Leading the Way Through Learning Play!
Man is most nearly himself when he achieves the seriousness of a child atplay.
Heraclitus, Greek philosopher
Learn to Play … Play to Learn
Children don't think like adults. It took a genius to discover this simple truth. Jean Piaget, a prominent Swiss philosopher and psychologist, was one of the first to take children's thinking seriously and may well be considered the Professor of Play. Through his studies of children in the early 1900s, he came to recognize that children learn step-by-step through experience and interaction with the world around them. In fact, Piaget's research discovered that the young mind is not capable of formal logic and abstract thinking until 11 or 12 years old. Up until then, children learn inductively through experimentation and testing - through hands-on play.
The child playing with blocks is …
Piaget Stages of Development
Sensorimotor Stage: Birth to 2 years. The child at this stage uses senses and motor abilities to figure out the world. Squeeze the rubber ducky and it quacks. Drop the ball in the hole and it rolls down the chute all the way to the bottom. Through repetitive play, the young child learns how to keep in mind what's out of sight and how to cause a reaction.

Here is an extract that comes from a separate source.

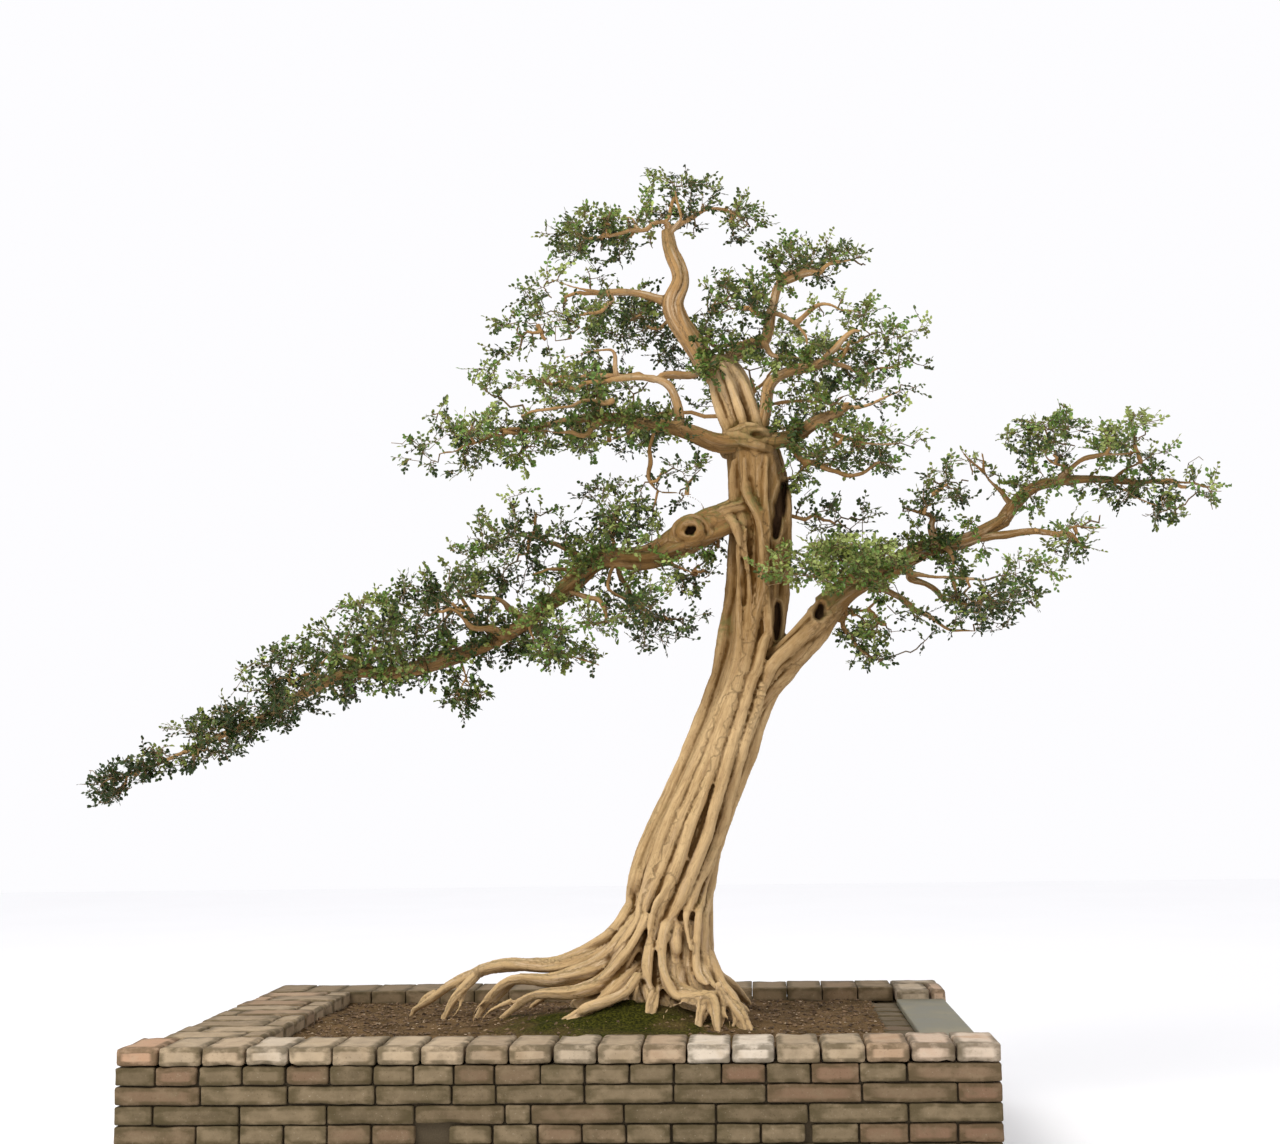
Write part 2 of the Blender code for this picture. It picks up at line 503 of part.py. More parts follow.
def trunk():
    """Core, sinews, swellings and roots fused into one skin, and cut flat at the soil."""
    chance = random.Random(SEED)
    core = [(place, radius - 0.016) for place, radius in smooth_path(TRUNK_SPINE, 3)]
    pieces = [tube("core", core, BARK, SCRATCH)]
    for number in range(STRANDS):
        pieces.append(tube(f"strand_{number}", strand_path(number, chance), BARK, SCRATCH))
    for name, points in ROOTS.items():
        pieces.append(tube(f"root_{name}", smooth_path(points, 3), BARK, SCRATCH))
    x, y, z, radius = WHORL
    pieces.append(ball("whorl", (x, y, z), (radius, radius, 0.45 * radius)))
    pieces.append(tube("fork", smooth_path(FORK, 3), BARK, SCRATCH))
    pieces.append(tube("elbow", smooth_path(ELBOW, 3), BARK, SCRATCH))

    joined = bmesh.new()
    for piece in pieces:
        joined.from_mesh(piece.data)
        bpy.data.objects.remove(piece, do_unlink=True)
    mesh = bpy.data.meshes.new("trunk")
    joined.to_mesh(mesh)
    joined.free()
    made = new_object("trunk", mesh, BARK)

    skin = made.modifiers.new("skin", "REMESH")
    skin.mode = "VOXEL"
    skin.voxel_size = TRUNK_VOXEL
    made = settle(made)
    largest_piece(made)
    thin = made.modifiers.new("thin", "DECIMATE")
    thin.ratio = TRUNK_FACES / (2 * len(made.data.polygons))
    made = settle(made)
    work = bmesh.new()
    work.from_mesh(made.data)
    cut = bmesh.ops.bisect_plane(work, geom=work.verts[:] + work.edges[:] + work.faces[:], dist=1e-6,
                                 plane_co=(0.0, 0.0, GROUND), plane_no=(0.0, 0.0, 1.0), clear_inner=True)
    rim = [edge for edge in cut["geom_cut"] if isinstance(edge, bmesh.types.BMEdge)]
    bmesh.ops.holes_fill(work, edges=rim)
    bmesh.ops.triangulate(work, faces=work.faces[:])
    bmesh.ops.recalc_face_normals(work, faces=work.faces[:])
    work.to_mesh(made.data)
    work.free()
    largest_piece(made)
    return made


def fattened(made, by):
    """A cutter: the same skin, moved out along its normals."""
    mesh = made.data.copy()
    work = bmesh.new()
    work.from_mesh(mesh)
    work.normal_update()
    for vert in work.verts:
        vert.co += vert.normal * by
    work.to_mesh(mesh)
    work.free()
    cutter = bpy.data.objects.new("cutter", mesh)
    SCRATCH.objects.link(cutter)
    cutter.hide_render = True
    cutter.display_type = "WIRE"
    return cutter


def fit_against(limb, parents):
    """Cuts the limb's buried end to the skin of what it grows from, just clear of it."""
    for parent in parents:
        cutter = fattened(parent, 1.4 * CLEAR)
        cut = limb.modifiers.new("fit", "BOOLEAN")
        cut.operation = "DIFFERENCE"
        cut.solver = "EXACT"
        cut.object = cutter
        limb = settle(limb)
        bpy.data.objects.remove(cutter, do_unlink=True)
        largest_piece(limb)
    return limb


def limbs(made):
    """Grows every limb, each fitted against all that was made before it."""
    for name, (_, points) in LIMBS.items():
        limb = tube(name, smooth_path(points, LIMB_SPANS), YOUNG_BARK)
        near = [other for other in made.values() if boxes_meet(limb, other)]
        made[name] = fit_against(limb, near)


def boxes_meet(first, second, margin=0.002):
    """Whether the two objects' boxes come within the margin."""
    spans = []
    for made in (first, second):
        corners = [vert.co for vert in made.data.vertices]
        spans.append([(min(c[axis] for c in corners), max(c[axis] for c in corners)) for axis in range(3)])
    return all(a[0] - margin < b[1] and b[0] - margin < a[1] for a, b in zip(*spans))


# ---- masses of foliage -----------------------------------------------------------------------------
def aimed(start, direction, length, side=Vector((0.0, 0.0, 1.0))):
    """A frame at start whose X axis runs along the direction; Z leans towards side."""
    ahead = direction.normalized()
    across = side.cross(ahead)
    if across.length < 1e-3:
        across = Vector((0.0, 1.0, 0.0)).cross(ahead)
    across.normalize()
    up = ahead.cross(across)
    turn = Matrix((ahead, across, up)).transposed().to_4x4()
    return Matrix.Translation(start) @ turn


def twig_mesh(start, end, first, last):
    """A three-sided twig that tapers from start to end."""
    work = bmesh.new()
    span = end - start
    frame = aimed(start, span, span.length) @ Matrix.Rotation(math.pi / 2, 4, "Y")
    frame = frame @ Matrix.Translation((0.0, 0.0, span.length / 2))
    bmesh.ops.create_cone(work, segments=3, cap_ends=True, radius1=first, radius2=last,
                          depth=span.length, matrix=frame)
    return work


def leaf_mesh(root, direction, lean, size, grow=1.0):
    """A blade of six faces: a root, a point, two edges and a raised midrib."""
    work = bmesh.new()
    frame = aimed(root, direction, 1.0, lean)
    half = Vector((LEAF_LONG, LEAF_WIDE, LEAF_THICK)) * size * 0.5
    ring = Matrix.Translation((half.x - LEAF_SUNK, 0.0, 0.0)) @ Matrix.Diagonal((half.x, half.y, half.z, 1.0))
    bmesh.ops.create_uvsphere(work, u_segments=3, v_segments=2, radius=grow,
                              matrix=frame @ ring @ Matrix.Rotation(math.pi / 2, 4, "Y"))
    return work


def depth_in(name, place):
    """0 at the middle of the mass's leaning ellipsoid, 1 on its skin."""
    centre, half, rise, _ = MASSES[name]
    away = [place[axis] - centre[axis] for axis in range(3)]
    away[2] -= rise * away[0]
    return math.sqrt(sum((away[axis] / half[axis]) ** 2 for axis in range(3)))


def in_own_space(name, place, edge=1.0):
    """Whether the place is in this mass's space: in its ellipsoid, and deeper there than in any other."""
    own = depth_in(name, place)
    if own > edge:
        return False
    return all(own < depth_in(other, place) + 0.02 for other in MASSES if other != name)


class Foliage:
    """One mass as it grows: its pieces, and what they have to stay clear of."""

    def __init__(self, name, obstacles, chance):
        self.name, self.obstacles, self.chance = name, obstacles, chance
        self.pieces = []
        self.nodes = []
        self.blades = []

    def clear(self, work):
        """Whether this piece touches no limb and no other mass."""
        tree = BVHTree.FromBMesh(work)
        return not any(tree.overlap(other) for other in self.obstacles)

    def add_twig(self, start, end, first, last):
        wide = twig_mesh(start, end, first * 1.5 + 0.001, last * 1.5 + 0.001)
        if not self.clear(wide):
            wide.free()
            return False
        wide.free()
        self.pieces.append(twig_mesh(start, end, first, last))
        return True

    def add_leaf(self, root, direction, size):
        """A blade at a chance tilt; one that would leave the space or touch a limb is tried smaller."""
        for share in (1.0, 0.85, 0.7):
            lean = Vector([self.chance.uniform(-1, 1) for _ in range(3)]) + Vector((0.0, 0.0, 0.5))
            wide = leaf_mesh(root, direction, lean, size * share, 1.1)
            tree = BVHTree.FromBMesh(wide)
            fits = all(in_own_space(self.name, vert.co, 1.2) for vert in wide.verts) and self.clear(wide)
            wide.free()
            if fits and not any(tree.overlap(other) for other in self.blades):
                self.pieces.append(leaf_mesh(root, direction, lean, size * share))
                self.blades.append(tree)
                return


def stem_starts(name, limbs_made):
    """Where the stem could leave its limb: off the flat end of a bough, or square off a facet of its side."""
    centre, _, _, parent = MASSES[name]
    middle = Vector(centre)
    if name in TIP_MASSES:
        path = smooth_path(LIMBS[parent][1], LIMB_SPANS)
        ahead = (path[-1][0] - path[-2][0]).normalized()
        return [(path[-1][0] + ahead * CLEAR, ahead)]
    found = []
    for face in limbs_made[parent].data.polygons:
        if face.area < SMALLEST_SEAT or parent == "trunk" and face.center.z < WHORL[2] - 0.4:
            continue
        out = middle - face.center
        score = out.length - 0.10 * face.normal.dot(out.normalized())
        found.append((score, face.center + face.normal * CLEAR, Vector(face.normal)))
    found.sort(key=lambda row: row[0])
    return [(start, ahead) for _, start, ahead in found[:80]]


def spread_points(name, count, chance):
    """Places spread evenly through the outer part of the mass's own space."""
    centre, half, rise, _ = MASSES[name]
    tries = []
    while len(tries) < 40 * count:
        place = Vector([chance.uniform(-1, 1) for _ in range(3)])
        if not 0.25 < place.length < 0.80:
            continue
        place = Vector([half[axis] * place[axis] for axis in range(3)])
        place.z += rise * place.x
        tries.append(Vector(centre) + place)
    tries = [place for place in tries if in_own_space(name, place, 0.85)]
    kept = [tries.pop(0)]
    while len(kept) < count and tries:
        far = max(tries, key=lambda place: min((place - other).length for other in kept))
        tries.remove(far)
        kept.append(far)
    return kept


def grow_mass(name, limbs_made, obstacles):
    """Stem, twigs and blades of one mass, fused into one solid."""
    chance = random.Random(f"{SEED} {name}")
    growth = Foliage(name, obstacles, chance)
    middle = Vector(MASSES[name][0])
    for base, ahead in stem_starts(name, limbs_made):
        elbow = base + ahead * max(SHORTEST_STEM, STEM_SHARE * (middle - base).length)
        heart = middle.lerp(elbow, HEART_SHARE)
        stem = twig_mesh(base, elbow, STEM_RADIUS, STEM_RADIUS * 0.9)
        sink = (elbow - base).normalized() * STEM_SUNK
        if growth.clear(stem) and growth.add_twig(elbow - sink, heart, STEM_RADIUS, STEM_RADIUS * 0.8):
            break
        stem.free()
    growth.pieces.insert(0, stem)
    growth.nodes = [elbow.lerp(heart, share) for share in (0.45, 0.7, 1.0)]
    targets = spread_points(name, SPRAYS, chance)
    targets.sort(key=lambda place: (place - heart).length)
    for target in targets:
        root = min(growth.nodes, key=lambda node: (node - target).length)
        way = target - root
        if way.length < SHORTEST_TWIG:
            continue
        start = root - way.normalized() * TWIG_SUNK
        if not growth.add_twig(start, target, TWIG_RADIUS, TWIG_RADIUS * 0.6):
            continue
        growth.nodes += [root.lerp(target, 0.5), target]
        growth.add_leaf(target, way, chance.uniform(0.85, 1.1))
        for side in (-1, 1):
            turn = Matrix.Rotation(side * chance.uniform(0.9, 1.4), 3, "Z")
            out = turn @ way
            out.z += 0.4 * way.length * chance.uniform(-1, 1)
            place = root.lerp(target, chance.uniform(0.55, 0.86))
            growth.add_leaf(place, out, chance.uniform(0.8, 1.05))
    return fuse(name, growth.pieces)


def fuse(name, pieces):
    """One Boolean union on a collection of the pieces."""
    group = bpy.data.collections.new(f"{name}_pieces")
    SCRATCH.children.link(group)
    base = None
    for piece in pieces:
        mesh = bpy.data.meshes.new(name)
        piece.to_mesh(mesh)
        piece.free()
        if base is None:
            base = new_object(name, mesh, LEAF)
        else:
            new_object("piece", mesh, LEAF, group)
    join = base.modifiers.new("join", "BOOLEAN")
    join.operation = "UNION"
    join.operand_type = "COLLECTION"
    join.collection = group
    join.solver = "MANIFOLD"
    made = settle(base, weld=False)
    for piece in list(group.objects):
        bpy.data.objects.remove(piece, do_unlink=True)
    bpy.data.collections.remove(group)
    largest_piece(made)
    return made


planter()
made_limbs = {"trunk": trunk()}
limbs(made_limbs)
blocked = [BVHTree.FromObject(limb, bpy.context.evaluated_depsgraph_get()) for limb in made_limbs.values()]
for mass in MASSES:
    grown = grow_mass(mass, made_limbs, blocked)
    blocked.append(BVHTree.FromObject(grown, bpy.context.evaluated_depsgraph_get()))
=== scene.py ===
"""Looks of a landscape bonsai in a planter of dry-laid bricks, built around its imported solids.

Metres, +Z up, in the frame of the solids: the origin is the middle of the planter's flat underside.
"""
import math
import random

import bpy
import numpy as np
from mathutils import Matrix, Vector, kdtree


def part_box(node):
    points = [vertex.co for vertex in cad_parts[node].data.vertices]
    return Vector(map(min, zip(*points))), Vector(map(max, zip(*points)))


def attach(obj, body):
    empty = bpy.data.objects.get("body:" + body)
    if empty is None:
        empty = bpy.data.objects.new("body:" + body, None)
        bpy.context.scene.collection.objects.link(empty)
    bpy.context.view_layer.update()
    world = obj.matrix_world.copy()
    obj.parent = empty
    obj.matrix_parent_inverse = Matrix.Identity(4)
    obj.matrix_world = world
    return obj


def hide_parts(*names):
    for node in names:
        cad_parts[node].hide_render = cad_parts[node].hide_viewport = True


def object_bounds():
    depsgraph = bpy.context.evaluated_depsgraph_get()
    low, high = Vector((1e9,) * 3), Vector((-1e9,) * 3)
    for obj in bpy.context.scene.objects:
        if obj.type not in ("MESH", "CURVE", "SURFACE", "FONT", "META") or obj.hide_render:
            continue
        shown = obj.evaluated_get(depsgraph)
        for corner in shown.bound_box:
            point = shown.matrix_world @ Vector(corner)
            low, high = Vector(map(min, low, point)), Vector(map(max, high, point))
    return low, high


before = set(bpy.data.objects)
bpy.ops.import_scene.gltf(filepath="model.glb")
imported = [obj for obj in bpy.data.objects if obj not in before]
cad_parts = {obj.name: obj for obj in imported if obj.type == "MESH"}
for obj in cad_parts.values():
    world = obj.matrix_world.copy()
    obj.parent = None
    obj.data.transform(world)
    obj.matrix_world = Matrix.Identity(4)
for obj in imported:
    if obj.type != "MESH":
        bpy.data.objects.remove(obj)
CAD_LOW, CAD_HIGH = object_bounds()
bpy.ops.object.select_all(action="DESELECT")


# ---- camera -----------------------------------------------------------------------------------------
# Stands six metres in front of the planter, a little right of its middle and about at the height of
# a seated viewer's eyes, and looks up into the crown.
IMAGE_WIDE = 1280.0          # in dots across the rendered image, as is the focal length
FOCAL_DOTS = 1902.4
SENSOR_WIDE = 36.0
YAW, PITCH, ROLL = math.radians(3.19), math.radians(6.50), math.radians(-0.79)
EYE = Vector((0.549, -6.097, 1.108))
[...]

Preoperational Stage: 2 to 6 years. During this stage the child acquires the ability to use symbols but still requires physical props and concrete situations to solve problems. A preschooler will line up 4 blocks and 4 more and then count up to 8. Then do it all over again using cookies or fingers.
Concrete Operations: 6 to 11 years.From physical experience, the school-age child learns to conceptualize. Now 4+4 can be solved with numbers, not just with objects. Still the young student relies on experiment and discovery to hotwire the brain. Srategy games and brainteasers help children to begin thinking logically and lay down the foundation for the aquisition of formal logic later on.